Document every test session. Note the device, OS version, browser, and accessibility settings used. Screenshots and videos are valuable here. Over time, this builds a knowledge base of patterns to avoid and workarounds to apply.
Share findings regularly across teams. A common library of accessibility observations helps accelerate onboarding and prevents repeated mistakes.
Legal and Ethical Accountability
If your product serves users in regulated sectors—like government, education, or healthcare—real device testing isn’t just good practice. It’s part of compliance. WCAG 2.1, Section 508, and regional laws increasingly expect accessibility validation beyond static code checks.
Auditors ask what devices were tested, how assistive tech was validated, and whether the team included manual evaluation. Automated scans alone can’t answer that.
Beyond law, there’s user trust. Disabled users often notice when products clearly weren’t tested with them in mind. Skipping real device validation sends a signal—intended or not—that some users were excluded from consideration.
Conversely, teams that document accessibility bugs, show device coverage, and incorporate inclusive testing into their sprints earn credibility. It’s not about perfection. It’s about intent, diligence, and iterative improvement.
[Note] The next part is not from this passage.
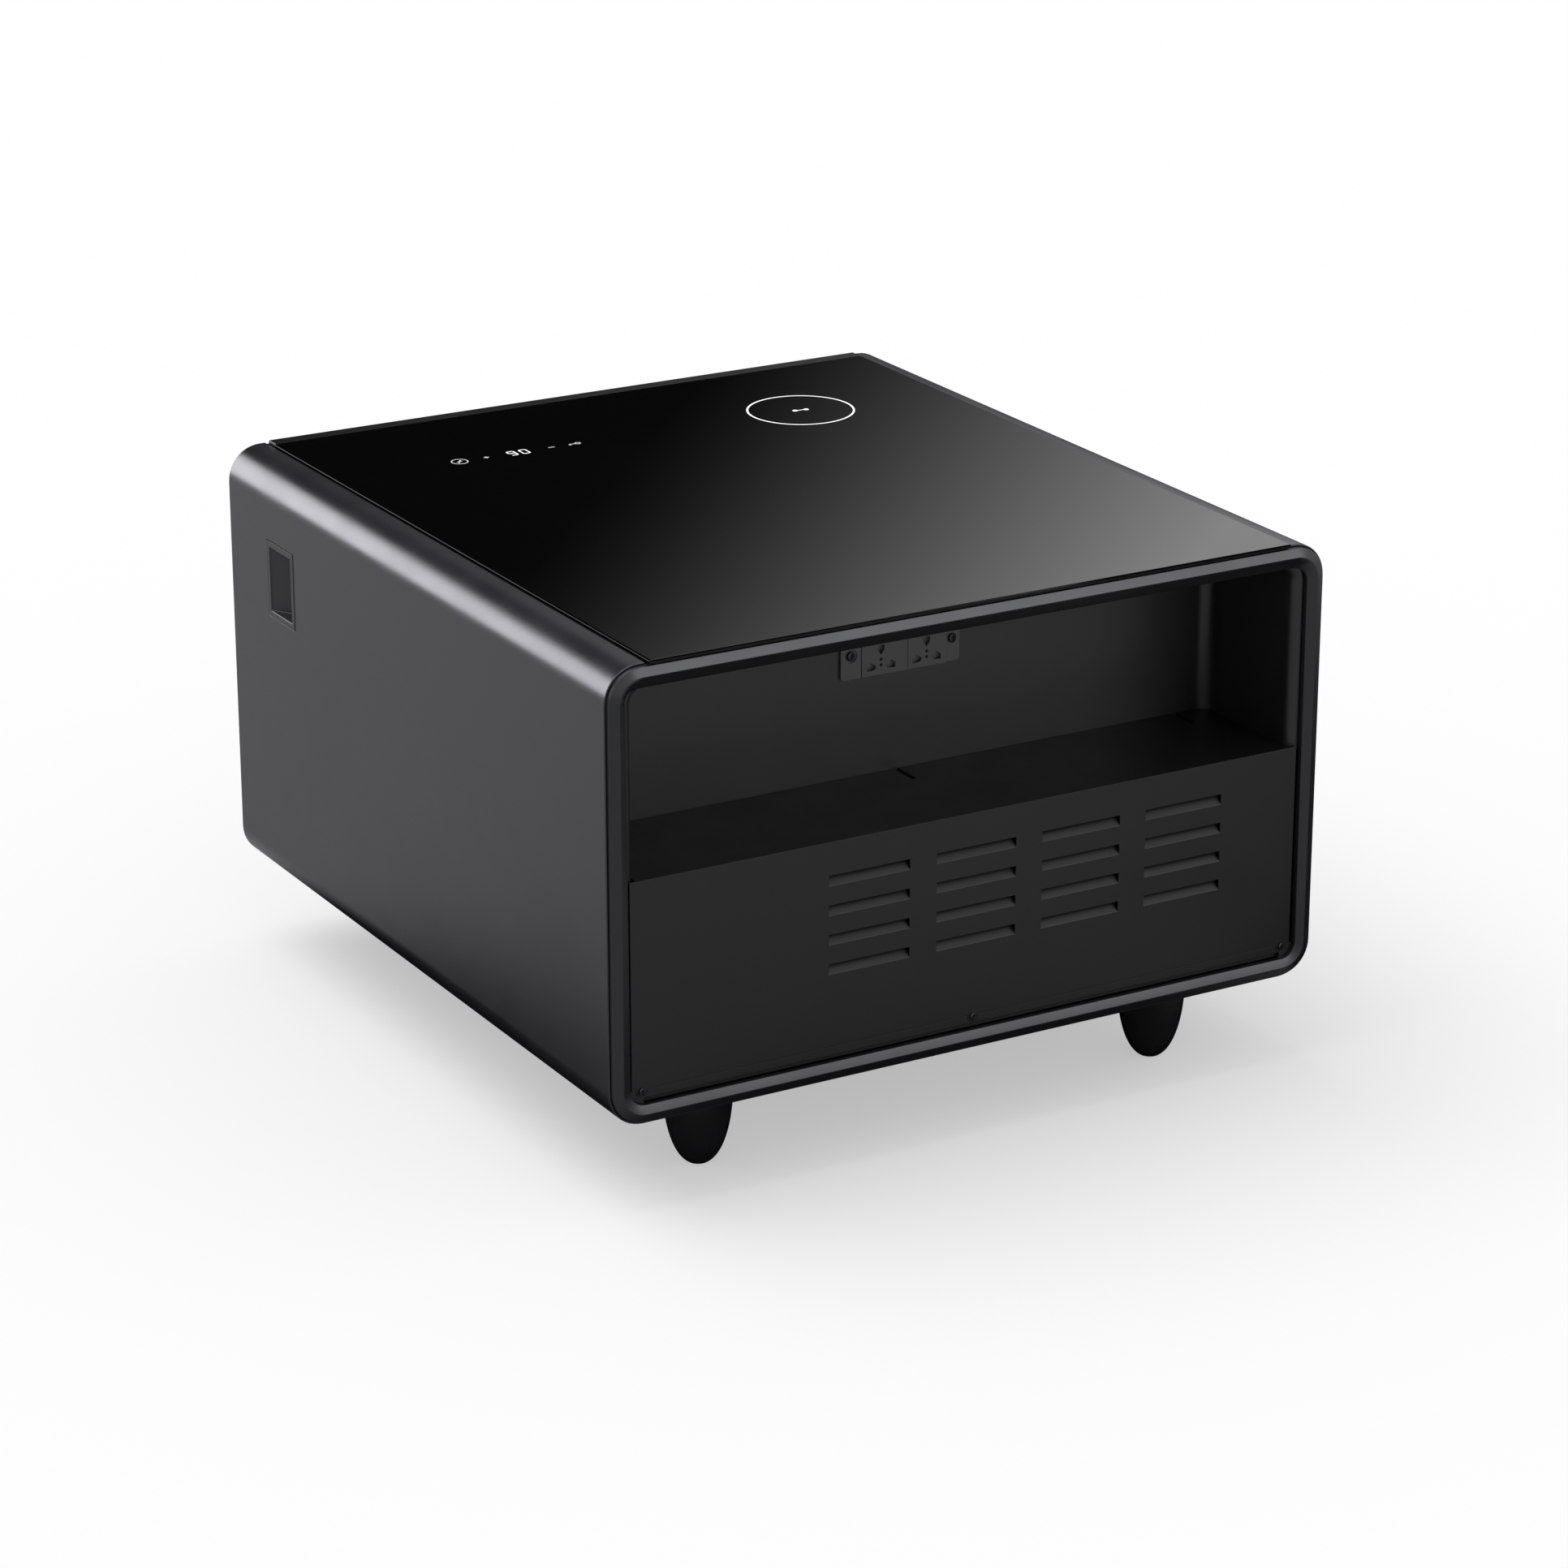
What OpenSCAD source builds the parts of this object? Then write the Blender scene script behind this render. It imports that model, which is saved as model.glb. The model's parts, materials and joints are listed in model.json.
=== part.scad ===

And in many cases, this credibility also influences procurement decisions, especially in enterprise or public sector contracts.
Final Thoughts
Real device testing isn’t a luxury anymore. It’s a necessity if you care about inclusive design, consistent performance, and real-world functionality. Emulators and automated tests play a role, but they don’t replace actual usage.
Tools like LambdaTest’s real device cloud and accessibility extension provide scalable access. But the commitment to test in this way has to come from the team. Make it part of your QA plan, your design reviews, and your sprint rituals.
You won’t catch everything. But you’ll catch more than a simulator ever could. And more importantly, you’ll build things that work for people who depend on them the most.